§ **Brief**
Output all of the records exactly as written.

§ **Data records**
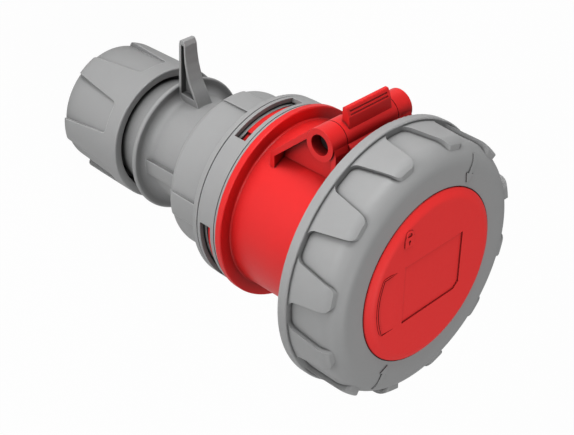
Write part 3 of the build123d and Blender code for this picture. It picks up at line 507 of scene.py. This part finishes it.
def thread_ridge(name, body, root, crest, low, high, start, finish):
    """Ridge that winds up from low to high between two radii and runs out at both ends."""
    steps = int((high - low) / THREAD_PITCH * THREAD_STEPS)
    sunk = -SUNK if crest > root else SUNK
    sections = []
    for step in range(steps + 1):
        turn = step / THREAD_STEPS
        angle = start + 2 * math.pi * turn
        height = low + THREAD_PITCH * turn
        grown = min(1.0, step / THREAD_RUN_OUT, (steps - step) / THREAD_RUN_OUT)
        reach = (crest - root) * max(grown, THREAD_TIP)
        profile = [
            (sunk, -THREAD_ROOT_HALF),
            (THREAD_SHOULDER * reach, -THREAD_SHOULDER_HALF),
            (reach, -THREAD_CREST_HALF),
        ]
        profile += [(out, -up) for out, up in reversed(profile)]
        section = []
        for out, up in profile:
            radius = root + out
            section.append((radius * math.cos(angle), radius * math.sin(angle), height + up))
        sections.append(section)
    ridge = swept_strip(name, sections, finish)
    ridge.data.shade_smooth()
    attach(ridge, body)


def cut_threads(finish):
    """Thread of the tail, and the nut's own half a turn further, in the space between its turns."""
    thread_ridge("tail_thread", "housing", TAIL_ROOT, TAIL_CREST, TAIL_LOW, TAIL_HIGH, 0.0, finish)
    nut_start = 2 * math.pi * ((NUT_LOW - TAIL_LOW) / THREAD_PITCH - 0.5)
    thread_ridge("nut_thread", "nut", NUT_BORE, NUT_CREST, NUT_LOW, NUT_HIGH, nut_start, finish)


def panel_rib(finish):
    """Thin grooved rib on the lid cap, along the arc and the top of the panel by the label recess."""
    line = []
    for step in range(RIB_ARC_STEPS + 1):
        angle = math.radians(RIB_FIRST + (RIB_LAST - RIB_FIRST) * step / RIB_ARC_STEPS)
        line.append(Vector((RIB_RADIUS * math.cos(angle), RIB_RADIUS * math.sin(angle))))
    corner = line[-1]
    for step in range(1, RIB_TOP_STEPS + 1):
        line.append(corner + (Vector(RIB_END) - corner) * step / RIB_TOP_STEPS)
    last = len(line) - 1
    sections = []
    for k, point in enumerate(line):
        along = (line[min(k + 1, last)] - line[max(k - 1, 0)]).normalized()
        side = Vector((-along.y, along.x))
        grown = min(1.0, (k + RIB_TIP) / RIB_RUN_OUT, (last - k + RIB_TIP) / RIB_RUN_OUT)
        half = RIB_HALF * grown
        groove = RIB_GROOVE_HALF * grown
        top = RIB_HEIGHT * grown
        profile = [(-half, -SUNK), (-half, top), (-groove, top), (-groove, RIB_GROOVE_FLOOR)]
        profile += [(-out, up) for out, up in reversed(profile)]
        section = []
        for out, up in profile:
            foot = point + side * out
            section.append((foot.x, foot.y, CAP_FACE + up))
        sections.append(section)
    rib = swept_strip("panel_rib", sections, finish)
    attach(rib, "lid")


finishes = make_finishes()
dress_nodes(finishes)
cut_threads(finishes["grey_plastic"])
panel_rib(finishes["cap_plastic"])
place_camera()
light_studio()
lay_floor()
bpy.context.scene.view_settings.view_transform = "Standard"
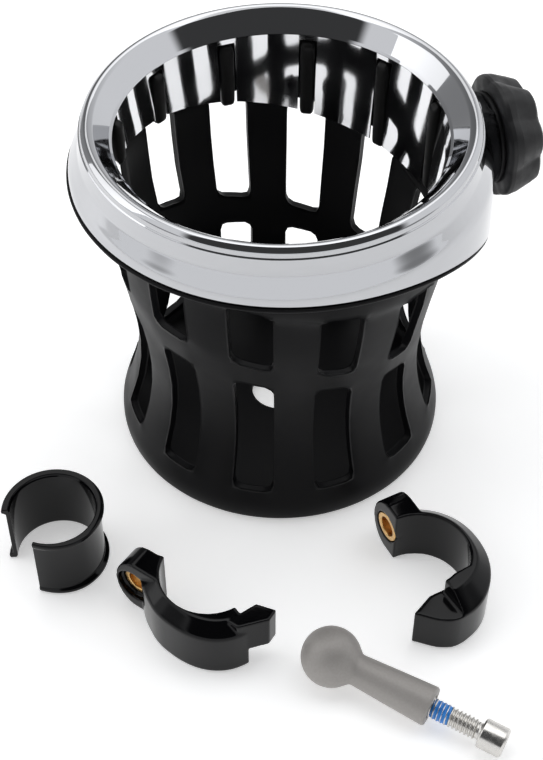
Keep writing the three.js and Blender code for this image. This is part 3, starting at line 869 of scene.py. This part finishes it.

§ **Solution**
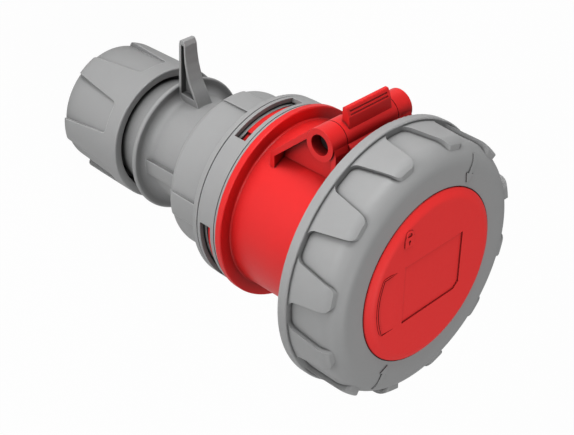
Write part 3 of the build123d and Blender code for this picture. It picks up at line 507 of scene.py. This part finishes it.
def thread_ridge(name, body, root, crest, low, high, start, finish):
    """Ridge that winds up from low to high between two radii and runs out at both ends."""
    steps = int((high - low) / THREAD_PITCH * THREAD_STEPS)
    sunk = -SUNK if crest > root else SUNK
    sections = []
    for step in range(steps + 1):
        turn = step / THREAD_STEPS
        angle = start + 2 * math.pi * turn
        height = low + THREAD_PITCH * turn
        grown = min(1.0, step / THREAD_RUN_OUT, (steps - step) / THREAD_RUN_OUT)
        reach = (crest - root) * max(grown, THREAD_TIP)
        profile = [
            (sunk, -THREAD_ROOT_HALF),
            (THREAD_SHOULDER * reach, -THREAD_SHOULDER_HALF),
            (reach, -THREAD_CREST_HALF),
        ]
        profile += [(out, -up) for out, up in reversed(profile)]
        section = []
        for out, up in profile:
            radius = root + out
            section.append((radius * math.cos(angle), radius * math.sin(angle), height + up))
        sections.append(section)
    ridge = swept_strip(name, sections, finish)
    ridge.data.shade_smooth()
    attach(ridge, body)


def cut_threads(finish):
    """Thread of the tail, and the nut's own half a turn further, in the space between its turns."""
    thread_ridge("tail_thread", "housing", TAIL_ROOT, TAIL_CREST, TAIL_LOW, TAIL_HIGH, 0.0, finish)
    nut_start = 2 * math.pi * ((NUT_LOW - TAIL_LOW) / THREAD_PITCH - 0.5)
    thread_ridge("nut_thread", "nut", NUT_BORE, NUT_CREST, NUT_LOW, NUT_HIGH, nut_start, finish)


def panel_rib(finish):
    """Thin grooved rib on the lid cap, along the arc and the top of the panel by the label recess."""
    line = []
    for step in range(RIB_ARC_STEPS + 1):
        angle = math.radians(RIB_FIRST + (RIB_LAST - RIB_FIRST) * step / RIB_ARC_STEPS)
        line.append(Vector((RIB_RADIUS * math.cos(angle), RIB_RADIUS * math.sin(angle))))
    corner = line[-1]
    for step in range(1, RIB_TOP_STEPS + 1):
        line.append(corner + (Vector(RIB_END) - corner) * step / RIB_TOP_STEPS)
    last = len(line) - 1
    sections = []
    for k, point in enumerate(line):
        along = (line[min(k + 1, last)] - line[max(k - 1, 0)]).normalized()
        side = Vector((-along.y, along.x))
        grown = min(1.0, (k + RIB_TIP) / RIB_RUN_OUT, (last - k + RIB_TIP) / RIB_RUN_OUT)
        half = RIB_HALF * grown
        groove = RIB_GROOVE_HALF * grown
        top = RIB_HEIGHT * grown
        profile = [(-half, -SUNK), (-half, top), (-groove, top), (-groove, RIB_GROOVE_FLOOR)]
        profile += [(-out, up) for out, up in reversed(profile)]
        section = []
        for out, up in profile:
            foot = point + side * out
            section.append((foot.x, foot.y, CAP_FACE + up))
        sections.append(section)
    rib = swept_strip("panel_rib", sections, finish)
    attach(rib, "lid")


finishes = make_finishes()
dress_nodes(finishes)
cut_threads(finishes["grey_plastic"])
panel_rib(finishes["cap_plastic"])
place_camera()
light_studio()
lay_floor()
bpy.context.scene.view_settings.view_transform = "Standard"
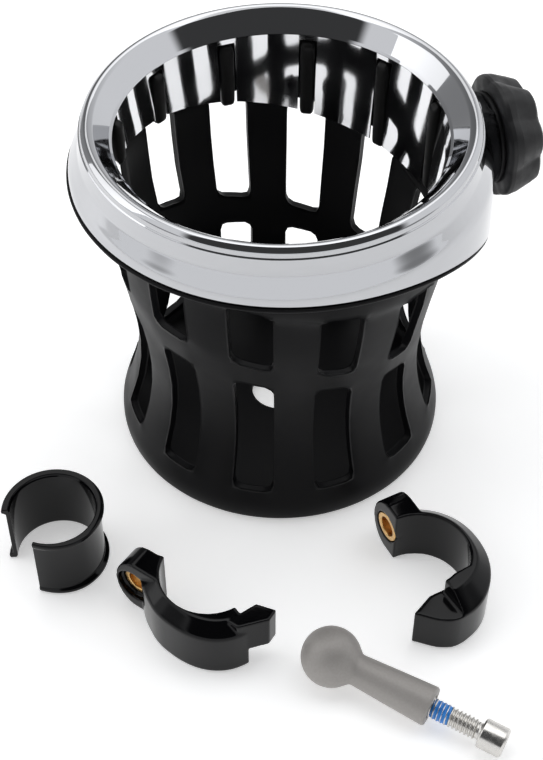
Keep writing the three.js and Blender code for this image. This is part 3, starting at line 869 of scene.py. This part finishes it.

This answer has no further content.